• [WHAT IS REQUIRED]
Your task is to quote, unchanged, only the lines from the one with "upper = upper_blade()" through the one with "bpy.context.scene.collection.objects.link(empty)", both ends included.

━━━━

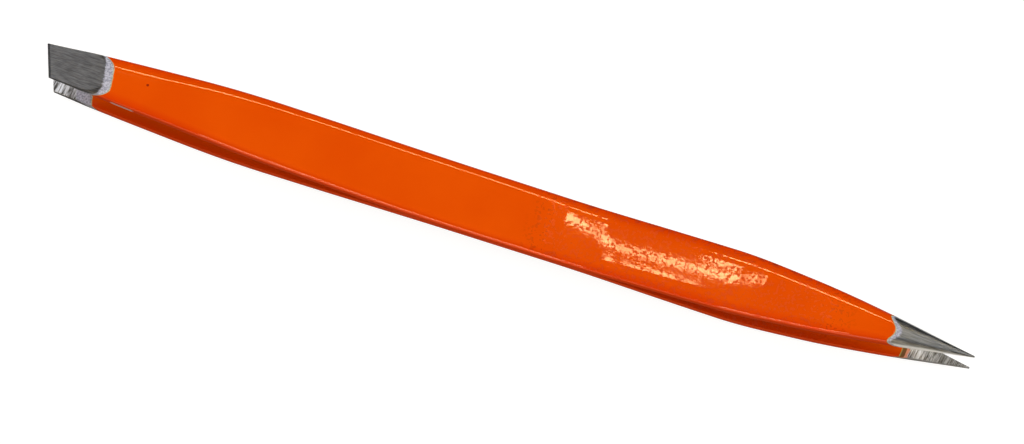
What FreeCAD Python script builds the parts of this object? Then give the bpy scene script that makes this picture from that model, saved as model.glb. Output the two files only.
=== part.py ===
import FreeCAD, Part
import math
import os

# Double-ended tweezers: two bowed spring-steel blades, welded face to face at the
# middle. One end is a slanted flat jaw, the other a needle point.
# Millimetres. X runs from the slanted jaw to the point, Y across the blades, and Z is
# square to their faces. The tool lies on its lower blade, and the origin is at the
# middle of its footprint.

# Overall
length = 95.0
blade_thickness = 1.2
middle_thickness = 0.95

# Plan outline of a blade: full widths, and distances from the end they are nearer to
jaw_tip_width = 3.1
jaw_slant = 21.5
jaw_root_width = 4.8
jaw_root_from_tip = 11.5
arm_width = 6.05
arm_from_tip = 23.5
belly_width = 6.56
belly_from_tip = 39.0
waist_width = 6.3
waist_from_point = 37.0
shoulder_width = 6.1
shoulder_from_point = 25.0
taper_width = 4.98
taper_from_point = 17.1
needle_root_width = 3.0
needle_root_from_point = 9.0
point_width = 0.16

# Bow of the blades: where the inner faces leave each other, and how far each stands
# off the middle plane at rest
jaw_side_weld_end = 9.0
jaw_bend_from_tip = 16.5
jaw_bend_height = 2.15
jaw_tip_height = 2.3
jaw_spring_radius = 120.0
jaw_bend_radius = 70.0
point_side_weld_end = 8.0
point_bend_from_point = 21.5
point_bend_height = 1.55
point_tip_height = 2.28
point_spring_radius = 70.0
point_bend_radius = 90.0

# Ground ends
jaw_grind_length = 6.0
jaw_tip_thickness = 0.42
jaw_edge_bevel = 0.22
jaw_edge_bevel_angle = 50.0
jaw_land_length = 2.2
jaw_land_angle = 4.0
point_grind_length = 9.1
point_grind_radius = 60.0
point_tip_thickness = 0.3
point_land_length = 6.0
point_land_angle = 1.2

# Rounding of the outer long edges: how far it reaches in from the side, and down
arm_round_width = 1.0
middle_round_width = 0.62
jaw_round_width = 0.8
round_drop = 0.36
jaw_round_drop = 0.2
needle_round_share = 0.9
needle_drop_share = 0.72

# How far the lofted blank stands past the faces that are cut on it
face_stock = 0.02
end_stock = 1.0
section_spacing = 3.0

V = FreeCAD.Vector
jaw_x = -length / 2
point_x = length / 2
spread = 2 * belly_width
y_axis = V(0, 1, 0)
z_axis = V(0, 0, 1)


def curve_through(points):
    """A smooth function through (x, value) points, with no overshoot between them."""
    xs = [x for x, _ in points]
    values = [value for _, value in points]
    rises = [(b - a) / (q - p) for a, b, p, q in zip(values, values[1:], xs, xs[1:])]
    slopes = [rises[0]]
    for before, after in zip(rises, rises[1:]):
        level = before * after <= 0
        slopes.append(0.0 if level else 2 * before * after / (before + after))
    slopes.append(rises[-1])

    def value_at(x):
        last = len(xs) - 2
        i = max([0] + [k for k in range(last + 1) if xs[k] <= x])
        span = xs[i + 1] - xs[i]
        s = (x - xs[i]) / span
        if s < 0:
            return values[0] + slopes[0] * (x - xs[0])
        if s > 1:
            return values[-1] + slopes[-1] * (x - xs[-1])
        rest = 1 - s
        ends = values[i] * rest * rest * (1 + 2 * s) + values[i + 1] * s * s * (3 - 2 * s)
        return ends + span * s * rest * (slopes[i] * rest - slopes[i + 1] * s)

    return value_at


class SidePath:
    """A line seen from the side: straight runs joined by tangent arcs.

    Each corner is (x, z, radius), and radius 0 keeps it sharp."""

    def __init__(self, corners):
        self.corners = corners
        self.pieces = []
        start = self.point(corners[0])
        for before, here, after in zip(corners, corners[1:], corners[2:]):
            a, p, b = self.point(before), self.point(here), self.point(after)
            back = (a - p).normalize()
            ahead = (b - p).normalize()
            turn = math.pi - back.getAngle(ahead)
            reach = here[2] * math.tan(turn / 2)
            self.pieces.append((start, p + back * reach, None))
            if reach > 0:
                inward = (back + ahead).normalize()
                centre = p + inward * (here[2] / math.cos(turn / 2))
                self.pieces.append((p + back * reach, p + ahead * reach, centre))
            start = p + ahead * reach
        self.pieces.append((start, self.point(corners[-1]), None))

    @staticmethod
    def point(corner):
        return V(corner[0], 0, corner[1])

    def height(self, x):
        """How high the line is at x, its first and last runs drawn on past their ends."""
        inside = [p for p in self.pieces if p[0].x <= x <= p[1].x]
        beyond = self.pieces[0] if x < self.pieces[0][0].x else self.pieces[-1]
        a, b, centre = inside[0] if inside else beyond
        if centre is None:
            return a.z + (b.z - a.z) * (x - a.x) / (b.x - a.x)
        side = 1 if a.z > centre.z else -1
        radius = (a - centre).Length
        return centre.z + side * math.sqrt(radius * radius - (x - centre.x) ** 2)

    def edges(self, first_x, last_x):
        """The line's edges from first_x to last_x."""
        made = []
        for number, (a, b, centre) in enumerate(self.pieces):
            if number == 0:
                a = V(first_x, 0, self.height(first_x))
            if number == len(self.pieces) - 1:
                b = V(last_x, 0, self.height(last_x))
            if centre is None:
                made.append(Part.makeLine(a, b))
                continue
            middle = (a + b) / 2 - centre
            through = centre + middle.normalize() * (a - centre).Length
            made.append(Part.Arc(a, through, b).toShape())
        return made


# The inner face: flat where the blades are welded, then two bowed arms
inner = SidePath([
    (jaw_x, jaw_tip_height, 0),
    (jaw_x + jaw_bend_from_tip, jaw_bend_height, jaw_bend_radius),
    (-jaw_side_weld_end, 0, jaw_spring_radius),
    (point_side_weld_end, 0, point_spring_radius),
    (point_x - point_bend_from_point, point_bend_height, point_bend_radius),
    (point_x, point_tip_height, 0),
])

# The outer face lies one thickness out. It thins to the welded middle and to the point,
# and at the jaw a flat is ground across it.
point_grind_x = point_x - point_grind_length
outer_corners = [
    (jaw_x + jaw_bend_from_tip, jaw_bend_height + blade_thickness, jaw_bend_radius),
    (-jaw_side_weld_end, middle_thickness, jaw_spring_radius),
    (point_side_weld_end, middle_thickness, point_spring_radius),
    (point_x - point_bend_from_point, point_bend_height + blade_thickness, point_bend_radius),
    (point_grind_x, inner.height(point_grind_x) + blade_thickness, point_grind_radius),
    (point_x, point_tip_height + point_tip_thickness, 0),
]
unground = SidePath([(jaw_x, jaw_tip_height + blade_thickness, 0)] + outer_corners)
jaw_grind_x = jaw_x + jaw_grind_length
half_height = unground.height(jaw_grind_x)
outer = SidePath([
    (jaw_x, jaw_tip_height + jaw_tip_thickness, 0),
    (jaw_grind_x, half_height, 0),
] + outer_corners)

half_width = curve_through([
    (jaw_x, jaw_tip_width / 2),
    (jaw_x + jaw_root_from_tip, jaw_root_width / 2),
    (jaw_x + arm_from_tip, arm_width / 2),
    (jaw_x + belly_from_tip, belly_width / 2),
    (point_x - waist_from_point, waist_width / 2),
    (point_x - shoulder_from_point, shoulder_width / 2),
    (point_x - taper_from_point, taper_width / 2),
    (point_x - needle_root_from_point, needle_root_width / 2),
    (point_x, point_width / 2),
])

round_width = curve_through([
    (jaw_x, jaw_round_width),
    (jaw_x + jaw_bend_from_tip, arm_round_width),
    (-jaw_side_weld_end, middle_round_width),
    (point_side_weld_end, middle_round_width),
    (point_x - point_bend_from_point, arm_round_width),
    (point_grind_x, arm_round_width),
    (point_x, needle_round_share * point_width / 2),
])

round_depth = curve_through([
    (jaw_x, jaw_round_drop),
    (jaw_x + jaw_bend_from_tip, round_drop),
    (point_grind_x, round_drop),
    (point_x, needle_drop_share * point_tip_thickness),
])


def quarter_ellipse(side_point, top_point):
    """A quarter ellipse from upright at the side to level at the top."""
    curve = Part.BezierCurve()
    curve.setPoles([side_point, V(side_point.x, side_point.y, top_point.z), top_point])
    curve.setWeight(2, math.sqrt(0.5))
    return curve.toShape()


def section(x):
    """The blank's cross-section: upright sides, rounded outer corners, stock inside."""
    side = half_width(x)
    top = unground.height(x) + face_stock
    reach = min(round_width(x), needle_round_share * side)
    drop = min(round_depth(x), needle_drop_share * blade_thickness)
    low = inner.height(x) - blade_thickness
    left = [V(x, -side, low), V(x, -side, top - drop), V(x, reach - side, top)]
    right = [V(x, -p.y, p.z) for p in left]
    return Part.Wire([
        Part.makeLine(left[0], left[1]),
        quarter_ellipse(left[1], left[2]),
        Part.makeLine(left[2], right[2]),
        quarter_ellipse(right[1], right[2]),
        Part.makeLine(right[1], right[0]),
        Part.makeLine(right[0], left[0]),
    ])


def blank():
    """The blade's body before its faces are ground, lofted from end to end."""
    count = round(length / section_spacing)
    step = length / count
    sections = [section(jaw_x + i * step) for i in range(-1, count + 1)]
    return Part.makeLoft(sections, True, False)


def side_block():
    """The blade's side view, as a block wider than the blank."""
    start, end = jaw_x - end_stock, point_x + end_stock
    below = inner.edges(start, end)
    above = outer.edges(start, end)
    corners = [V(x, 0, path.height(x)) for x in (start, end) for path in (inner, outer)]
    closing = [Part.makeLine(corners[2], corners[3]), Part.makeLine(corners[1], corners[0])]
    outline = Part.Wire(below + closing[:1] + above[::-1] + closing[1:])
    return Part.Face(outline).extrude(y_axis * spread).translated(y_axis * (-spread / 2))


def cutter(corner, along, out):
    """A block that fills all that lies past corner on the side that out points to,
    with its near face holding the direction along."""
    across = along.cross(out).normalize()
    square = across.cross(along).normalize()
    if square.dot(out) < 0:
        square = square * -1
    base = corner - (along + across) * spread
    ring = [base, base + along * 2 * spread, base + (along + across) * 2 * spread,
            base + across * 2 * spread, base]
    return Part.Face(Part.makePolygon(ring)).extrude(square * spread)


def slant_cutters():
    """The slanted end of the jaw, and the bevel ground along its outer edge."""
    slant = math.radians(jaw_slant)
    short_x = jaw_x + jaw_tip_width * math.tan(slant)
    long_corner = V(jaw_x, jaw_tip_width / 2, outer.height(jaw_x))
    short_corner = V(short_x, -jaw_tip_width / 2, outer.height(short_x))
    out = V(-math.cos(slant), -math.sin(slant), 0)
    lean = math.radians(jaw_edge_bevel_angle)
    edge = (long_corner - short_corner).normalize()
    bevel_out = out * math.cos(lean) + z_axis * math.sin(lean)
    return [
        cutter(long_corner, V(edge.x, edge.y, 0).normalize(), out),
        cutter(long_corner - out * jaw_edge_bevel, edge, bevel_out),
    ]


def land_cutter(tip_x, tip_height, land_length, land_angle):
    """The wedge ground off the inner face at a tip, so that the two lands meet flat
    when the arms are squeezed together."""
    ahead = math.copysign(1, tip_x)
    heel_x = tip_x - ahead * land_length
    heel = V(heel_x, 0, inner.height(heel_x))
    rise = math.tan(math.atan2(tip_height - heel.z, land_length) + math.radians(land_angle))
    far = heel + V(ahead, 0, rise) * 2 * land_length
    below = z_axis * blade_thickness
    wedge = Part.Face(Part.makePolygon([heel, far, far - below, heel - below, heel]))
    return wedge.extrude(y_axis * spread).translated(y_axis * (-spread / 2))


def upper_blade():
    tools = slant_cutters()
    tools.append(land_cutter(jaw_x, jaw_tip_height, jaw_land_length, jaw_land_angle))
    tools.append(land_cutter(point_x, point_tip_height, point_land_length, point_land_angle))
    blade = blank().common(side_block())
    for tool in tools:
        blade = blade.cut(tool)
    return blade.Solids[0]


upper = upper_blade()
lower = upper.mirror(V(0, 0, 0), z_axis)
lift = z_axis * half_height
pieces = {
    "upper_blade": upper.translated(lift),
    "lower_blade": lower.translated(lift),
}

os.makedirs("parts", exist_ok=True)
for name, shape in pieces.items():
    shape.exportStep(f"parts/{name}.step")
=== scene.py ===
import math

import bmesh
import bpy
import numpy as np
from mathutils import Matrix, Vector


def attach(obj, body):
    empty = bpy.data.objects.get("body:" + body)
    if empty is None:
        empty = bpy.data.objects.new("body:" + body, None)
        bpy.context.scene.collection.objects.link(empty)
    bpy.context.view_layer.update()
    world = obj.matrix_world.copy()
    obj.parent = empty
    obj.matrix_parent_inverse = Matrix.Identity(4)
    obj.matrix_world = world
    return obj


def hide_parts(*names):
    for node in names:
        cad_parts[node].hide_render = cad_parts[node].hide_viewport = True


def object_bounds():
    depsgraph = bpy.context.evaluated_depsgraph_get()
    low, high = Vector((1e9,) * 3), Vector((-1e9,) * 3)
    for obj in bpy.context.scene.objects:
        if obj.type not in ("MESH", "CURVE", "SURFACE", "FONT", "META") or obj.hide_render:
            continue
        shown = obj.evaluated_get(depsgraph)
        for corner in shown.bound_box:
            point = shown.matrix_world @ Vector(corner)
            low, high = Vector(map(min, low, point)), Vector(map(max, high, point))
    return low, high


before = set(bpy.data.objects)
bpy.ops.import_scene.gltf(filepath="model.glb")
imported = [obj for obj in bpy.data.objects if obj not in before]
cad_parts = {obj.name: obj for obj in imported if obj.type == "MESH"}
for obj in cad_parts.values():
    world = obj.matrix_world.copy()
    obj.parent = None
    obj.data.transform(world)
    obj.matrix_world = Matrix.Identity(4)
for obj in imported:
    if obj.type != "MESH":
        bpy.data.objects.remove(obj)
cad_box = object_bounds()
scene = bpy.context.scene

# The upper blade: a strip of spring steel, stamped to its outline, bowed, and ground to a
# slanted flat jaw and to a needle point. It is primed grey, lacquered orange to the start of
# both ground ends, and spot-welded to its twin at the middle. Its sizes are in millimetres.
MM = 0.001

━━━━

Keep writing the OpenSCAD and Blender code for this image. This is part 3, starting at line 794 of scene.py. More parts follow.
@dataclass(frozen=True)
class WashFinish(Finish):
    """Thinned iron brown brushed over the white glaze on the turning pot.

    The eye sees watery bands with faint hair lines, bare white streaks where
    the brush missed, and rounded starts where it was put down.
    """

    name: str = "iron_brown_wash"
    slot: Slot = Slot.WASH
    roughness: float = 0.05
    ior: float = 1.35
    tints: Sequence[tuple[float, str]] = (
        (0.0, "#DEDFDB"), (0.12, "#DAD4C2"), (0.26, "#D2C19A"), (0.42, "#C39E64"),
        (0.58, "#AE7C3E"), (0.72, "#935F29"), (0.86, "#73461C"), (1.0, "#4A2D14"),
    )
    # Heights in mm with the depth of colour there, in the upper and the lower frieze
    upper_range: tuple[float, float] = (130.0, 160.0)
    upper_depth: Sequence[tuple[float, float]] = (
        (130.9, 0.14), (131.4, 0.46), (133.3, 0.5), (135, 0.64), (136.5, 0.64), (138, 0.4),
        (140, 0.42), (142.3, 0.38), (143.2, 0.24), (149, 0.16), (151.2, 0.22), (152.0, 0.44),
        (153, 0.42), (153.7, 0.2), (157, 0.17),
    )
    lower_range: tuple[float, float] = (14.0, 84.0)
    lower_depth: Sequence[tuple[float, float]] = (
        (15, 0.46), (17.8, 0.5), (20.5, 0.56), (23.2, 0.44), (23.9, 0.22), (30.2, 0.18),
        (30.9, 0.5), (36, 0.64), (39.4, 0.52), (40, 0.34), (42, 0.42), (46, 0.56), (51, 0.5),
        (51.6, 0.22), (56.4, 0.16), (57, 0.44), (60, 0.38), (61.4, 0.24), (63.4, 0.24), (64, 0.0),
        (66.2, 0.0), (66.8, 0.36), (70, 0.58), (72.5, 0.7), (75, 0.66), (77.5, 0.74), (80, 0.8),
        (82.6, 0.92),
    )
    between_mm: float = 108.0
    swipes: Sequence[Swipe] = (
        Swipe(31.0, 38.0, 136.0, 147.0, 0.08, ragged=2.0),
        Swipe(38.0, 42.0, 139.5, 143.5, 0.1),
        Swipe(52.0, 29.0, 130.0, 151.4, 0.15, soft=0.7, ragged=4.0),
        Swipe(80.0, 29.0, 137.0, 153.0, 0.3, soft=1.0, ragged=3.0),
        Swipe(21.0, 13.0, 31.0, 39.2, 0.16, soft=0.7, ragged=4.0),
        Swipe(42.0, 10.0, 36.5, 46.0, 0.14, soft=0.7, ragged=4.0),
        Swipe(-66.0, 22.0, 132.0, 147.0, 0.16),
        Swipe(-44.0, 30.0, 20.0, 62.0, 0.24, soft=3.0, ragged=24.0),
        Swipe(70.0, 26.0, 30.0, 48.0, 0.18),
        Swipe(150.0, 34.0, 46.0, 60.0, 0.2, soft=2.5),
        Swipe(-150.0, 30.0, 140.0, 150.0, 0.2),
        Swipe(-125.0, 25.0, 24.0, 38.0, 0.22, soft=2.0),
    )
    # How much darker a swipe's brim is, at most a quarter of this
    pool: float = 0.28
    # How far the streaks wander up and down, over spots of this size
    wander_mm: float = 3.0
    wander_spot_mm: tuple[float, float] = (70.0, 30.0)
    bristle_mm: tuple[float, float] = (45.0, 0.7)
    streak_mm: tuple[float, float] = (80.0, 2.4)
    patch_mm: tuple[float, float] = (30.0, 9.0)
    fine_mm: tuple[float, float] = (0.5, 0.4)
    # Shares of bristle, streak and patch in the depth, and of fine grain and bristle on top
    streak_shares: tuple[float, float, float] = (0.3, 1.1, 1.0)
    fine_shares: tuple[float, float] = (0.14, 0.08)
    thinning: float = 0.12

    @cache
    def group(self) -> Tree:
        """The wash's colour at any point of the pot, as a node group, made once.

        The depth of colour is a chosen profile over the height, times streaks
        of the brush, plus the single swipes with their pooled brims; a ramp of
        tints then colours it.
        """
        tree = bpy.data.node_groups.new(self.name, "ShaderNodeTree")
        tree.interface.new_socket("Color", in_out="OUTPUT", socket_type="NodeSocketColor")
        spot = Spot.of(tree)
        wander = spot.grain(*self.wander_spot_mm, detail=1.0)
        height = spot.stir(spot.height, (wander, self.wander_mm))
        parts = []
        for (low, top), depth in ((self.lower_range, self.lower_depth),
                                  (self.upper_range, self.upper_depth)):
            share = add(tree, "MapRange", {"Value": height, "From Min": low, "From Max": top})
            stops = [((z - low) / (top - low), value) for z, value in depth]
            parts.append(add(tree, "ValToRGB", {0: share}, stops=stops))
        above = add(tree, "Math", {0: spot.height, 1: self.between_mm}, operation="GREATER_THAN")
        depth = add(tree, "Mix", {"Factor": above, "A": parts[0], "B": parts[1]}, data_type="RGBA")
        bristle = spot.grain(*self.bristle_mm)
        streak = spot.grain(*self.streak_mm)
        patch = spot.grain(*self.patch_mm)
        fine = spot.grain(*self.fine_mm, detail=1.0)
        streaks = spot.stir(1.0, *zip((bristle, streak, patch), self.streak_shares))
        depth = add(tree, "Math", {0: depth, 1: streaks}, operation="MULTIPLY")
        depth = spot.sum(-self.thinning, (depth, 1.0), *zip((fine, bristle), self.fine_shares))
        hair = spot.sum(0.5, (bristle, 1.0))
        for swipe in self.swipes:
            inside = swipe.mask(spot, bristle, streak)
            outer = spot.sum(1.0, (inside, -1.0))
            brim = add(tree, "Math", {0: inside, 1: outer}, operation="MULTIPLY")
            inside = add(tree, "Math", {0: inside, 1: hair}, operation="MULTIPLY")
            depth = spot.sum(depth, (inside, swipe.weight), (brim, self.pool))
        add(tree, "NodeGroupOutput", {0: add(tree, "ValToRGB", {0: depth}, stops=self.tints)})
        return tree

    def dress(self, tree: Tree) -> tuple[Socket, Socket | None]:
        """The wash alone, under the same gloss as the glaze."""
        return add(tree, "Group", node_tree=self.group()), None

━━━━

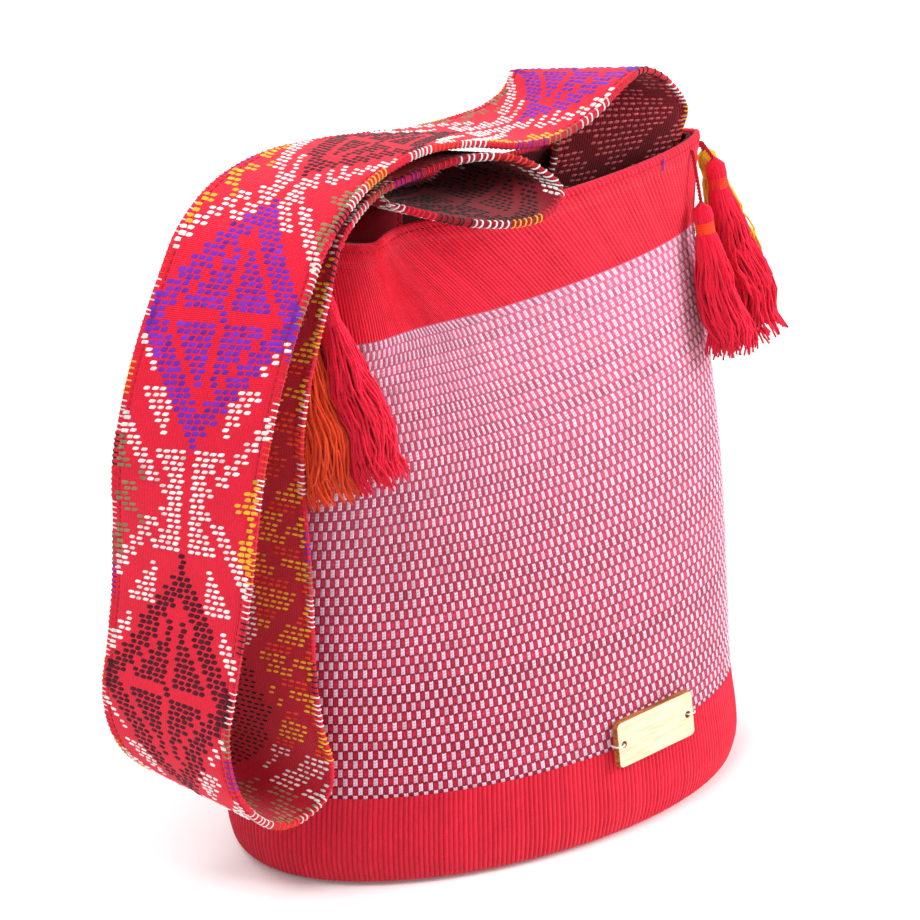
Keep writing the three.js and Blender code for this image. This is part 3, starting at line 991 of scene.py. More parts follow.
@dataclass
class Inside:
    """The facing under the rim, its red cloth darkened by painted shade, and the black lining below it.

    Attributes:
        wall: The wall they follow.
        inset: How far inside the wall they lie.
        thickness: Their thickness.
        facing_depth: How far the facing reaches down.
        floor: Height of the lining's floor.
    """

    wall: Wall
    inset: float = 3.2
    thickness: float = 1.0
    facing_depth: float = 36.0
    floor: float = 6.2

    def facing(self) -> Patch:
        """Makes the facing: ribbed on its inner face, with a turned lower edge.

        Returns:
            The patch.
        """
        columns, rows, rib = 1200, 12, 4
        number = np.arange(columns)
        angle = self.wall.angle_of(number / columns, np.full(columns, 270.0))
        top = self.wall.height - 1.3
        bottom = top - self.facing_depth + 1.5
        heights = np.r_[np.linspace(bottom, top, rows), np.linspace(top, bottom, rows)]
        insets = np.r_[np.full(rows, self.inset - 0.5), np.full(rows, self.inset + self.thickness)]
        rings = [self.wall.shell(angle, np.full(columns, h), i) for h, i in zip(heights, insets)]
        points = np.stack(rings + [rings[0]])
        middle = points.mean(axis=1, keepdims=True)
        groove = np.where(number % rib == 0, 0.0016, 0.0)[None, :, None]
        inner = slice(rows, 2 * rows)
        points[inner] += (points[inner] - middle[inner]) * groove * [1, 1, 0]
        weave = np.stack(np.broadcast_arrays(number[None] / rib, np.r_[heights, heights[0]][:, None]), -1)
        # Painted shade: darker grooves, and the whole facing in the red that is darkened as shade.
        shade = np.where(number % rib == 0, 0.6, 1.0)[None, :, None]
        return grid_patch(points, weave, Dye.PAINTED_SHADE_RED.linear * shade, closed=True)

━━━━

• [TASK OUTPUT]
upper = upper_blade()
lower = upper.mirror(V(0, 0, 0), z_axis)
lift = z_axis * half_height
pieces = {
    "upper_blade": upper.translated(lift),
    "lower_blade": lower.translated(lift),
}

os.makedirs("parts", exist_ok=True)
for name, shape in pieces.items():
    shape.exportStep(f"parts/{name}.step")
=== scene.py ===
import math

import bmesh
import bpy
import numpy as np
from mathutils import Matrix, Vector


def attach(obj, body):
    empty = bpy.data.objects.get("body:" + body)
    if empty is None:
        empty = bpy.data.objects.new("body:" + body, None)
        bpy.context.scene.collection.objects.link(empty)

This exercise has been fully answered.